>> BEGIN Provided material

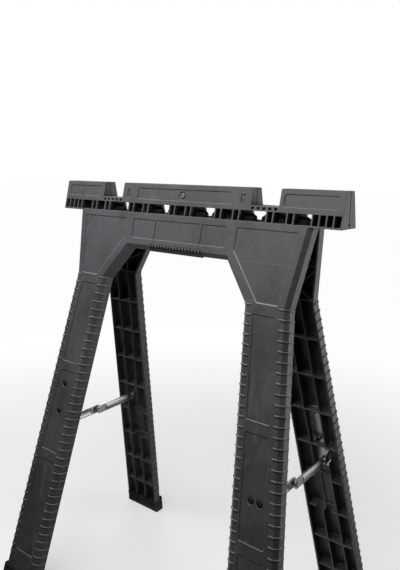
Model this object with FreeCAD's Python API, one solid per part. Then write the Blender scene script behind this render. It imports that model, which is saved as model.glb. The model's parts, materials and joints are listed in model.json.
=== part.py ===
import FreeCAD, Part
import math
import os

# Folding sawhorse: two equal open-backed plastic frames hinged under the top rail, with a
# folding steel brace inside the legs of each end. +X runs along the rail, -Y is the front,
# +Z is up, and the origin is on the ground under the middle of the rail.
# Sizes are in millimetres and degrees.

# Driving sizes
HEIGHT = 750.0
RAIL_LENGTH = 560.0
LEAN = 12.9                 # of each frame from the vertical
TOP_HALF = 11.8             # middle plane to outer face at the very top
TIMBER = 48.0               # notch width, for nominal two-inch timber
NOTCH_DEPTH = 26.0
NOTCH_INNER = 132.5         # middle of the rail to the near side of a notch
HINGE_DROP = 46.0           # hinge line below the top
WALL = 3.0
RIB = 2.3
BEVEL = 6.2
INNER_BEVEL = 4.4           # of the open channel behind the skin
RECESS = 1.3
RECESS_CORNER = 2.5
PARTING = 0.9              # bevel along the blocks' inner edges

# Worked out from the driving sizes
TILT = math.radians(LEAN)
GAP = 0.15                  # between a rail half and the middle plane
RIM_GAP = 0.33              # between a rim and the middle plane when folded
HINGE_DEPTH = TOP_HALF * math.cos(TILT) + HINGE_DROP * math.sin(TILT)
RIM = HINGE_DEPTH - RIM_GAP
NOTCH_OUTER = NOTCH_INNER + TIMBER
RAIL_END = RAIL_LENGTH / 2
NOTCH_SKIN = 2.2

# Heights in the rail, as drops below the top
DECK_TOP = 31.7
DECK_BOTTOM = 33.6
BAND_BOTTOM = 49.3
RAIL_BOTTOM = 51.6
PANEL_TOP = 50.6            # down the face

# Hinge
GROUPS = (-184.0, -92.0, 0.0, 92.0, 184.0)
HUB_R = 7.2
HUB_HALF = 34.5             # half length of a pair of knuckles
HUB_SPLIT = 1.0             # half the space between the two knuckles
HUB_CLEAR = 0.7
PIN_R = 2.5
PIN_PLAY = 0.05
CAP_R = 6.9                 # blunt pin heads and push-on caps
CAP_TIP_R = 3.4
CAP = 6.2
CAP_BORE = 4.0
PIN_ROOM = 13.0             # free length beyond each pair of knuckles
WEB_OFFSETS = (-22.1, -11.2, 11.2, 22.1)
CELL_START = 234.6
CELL_PITCH = 10.76

# Panel and legs, as half widths and distances down the face
PANEL_TOP_HALF = 236.4
SHOULDER = 168.4
SHOULDER_HALF = 219.9
LEG_OUT_SLOPE = 0.122
LEG_IN_SLOPE = 0.105
ARCH_TOP = 110.4
ARCH_TOP_HALF = 102.6
ARCH_FOOT = 170.2
ARCH_FOOT_HALF = 145.8
LEG_RUN = 800.0             # beyond the ground, cut off level
LONG_RIB_INSETS = (24.0, 51.5)
CROSS_RIB_START = 165.6
CROSS_RIB_PITCH = 65.7
CROSS_RIB_COUNT = 9
RIB_SINK = 1.8              # rib edge below the rim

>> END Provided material

#### What is required:
Write each line above out exactly.

#### Expected output:
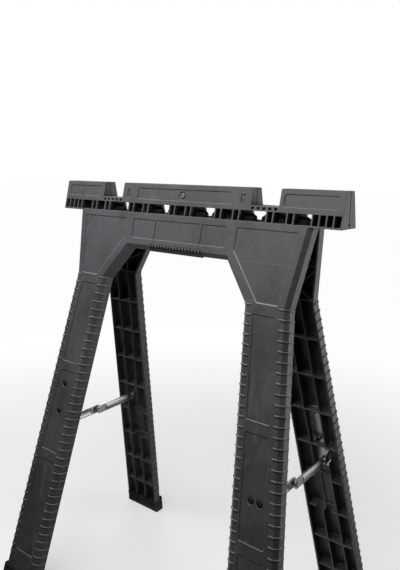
Model this object with FreeCAD's Python API, one solid per part. Then write the Blender scene script behind this render. It imports that model, which is saved as model.glb. The model's parts, materials and joints are listed in model.json.
=== part.py ===
import FreeCAD, Part
import math
import os

# Folding sawhorse: two equal open-backed plastic frames hinged under the top rail, with a
# folding steel brace inside the legs of each end. +X runs along the rail, -Y is the front,
# +Z is up, and the origin is on the ground under the middle of the rail.
# Sizes are in millimetres and degrees.

# Driving sizes
HEIGHT = 750.0
RAIL_LENGTH = 560.0
LEAN = 12.9                 # of each frame from the vertical
TOP_HALF = 11.8             # middle plane to outer face at the very top
TIMBER = 48.0               # notch width, for nominal two-inch timber
NOTCH_DEPTH = 26.0
NOTCH_INNER = 132.5         # middle of the rail to the near side of a notch
HINGE_DROP = 46.0           # hinge line below the top
WALL = 3.0
RIB = 2.3
BEVEL = 6.2
INNER_BEVEL = 4.4           # of the open channel behind the skin
RECESS = 1.3
RECESS_CORNER = 2.5
PARTING = 0.9              # bevel along the blocks' inner edges

# Worked out from the driving sizes
TILT = math.radians(LEAN)
GAP = 0.15                  # between a rail half and the middle plane
RIM_GAP = 0.33              # between a rim and the middle plane when folded
HINGE_DEPTH = TOP_HALF * math.cos(TILT) + HINGE_DROP * math.sin(TILT)
RIM = HINGE_DEPTH - RIM_GAP
NOTCH_OUTER = NOTCH_INNER + TIMBER
RAIL_END = RAIL_LENGTH / 2
NOTCH_SKIN = 2.2

# Heights in the rail, as drops below the top
DECK_TOP = 31.7
DECK_BOTTOM = 33.6
BAND_BOTTOM = 49.3
RAIL_BOTTOM = 51.6
PANEL_TOP = 50.6            # down the face

# Hinge
GROUPS = (-184.0, -92.0, 0.0, 92.0, 184.0)
HUB_R = 7.2
HUB_HALF = 34.5             # half length of a pair of knuckles
HUB_SPLIT = 1.0             # half the space between the two knuckles
HUB_CLEAR = 0.7
PIN_R = 2.5
PIN_PLAY = 0.05
CAP_R = 6.9                 # blunt pin heads and push-on caps
CAP_TIP_R = 3.4
CAP = 6.2
CAP_BORE = 4.0
PIN_ROOM = 13.0             # free length beyond each pair of knuckles
WEB_OFFSETS = (-22.1, -11.2, 11.2, 22.1)
CELL_START = 234.6
CELL_PITCH = 10.76

# Panel and legs, as half widths and distances down the face
PANEL_TOP_HALF = 236.4
SHOULDER = 168.4
SHOULDER_HALF = 219.9
LEG_OUT_SLOPE = 0.122
LEG_IN_SLOPE = 0.105
ARCH_TOP = 110.4
ARCH_TOP_HALF = 102.6
ARCH_FOOT = 170.2
ARCH_FOOT_HALF = 145.8
LEG_RUN = 800.0             # beyond the ground, cut off level
LONG_RIB_INSETS = (24.0, 51.5)
CROSS_RIB_START = 165.6
CROSS_RIB_PITCH = 65.7
CROSS_RIB_COUNT = 9
RIB_SINK = 1.8              # rib edge below the rim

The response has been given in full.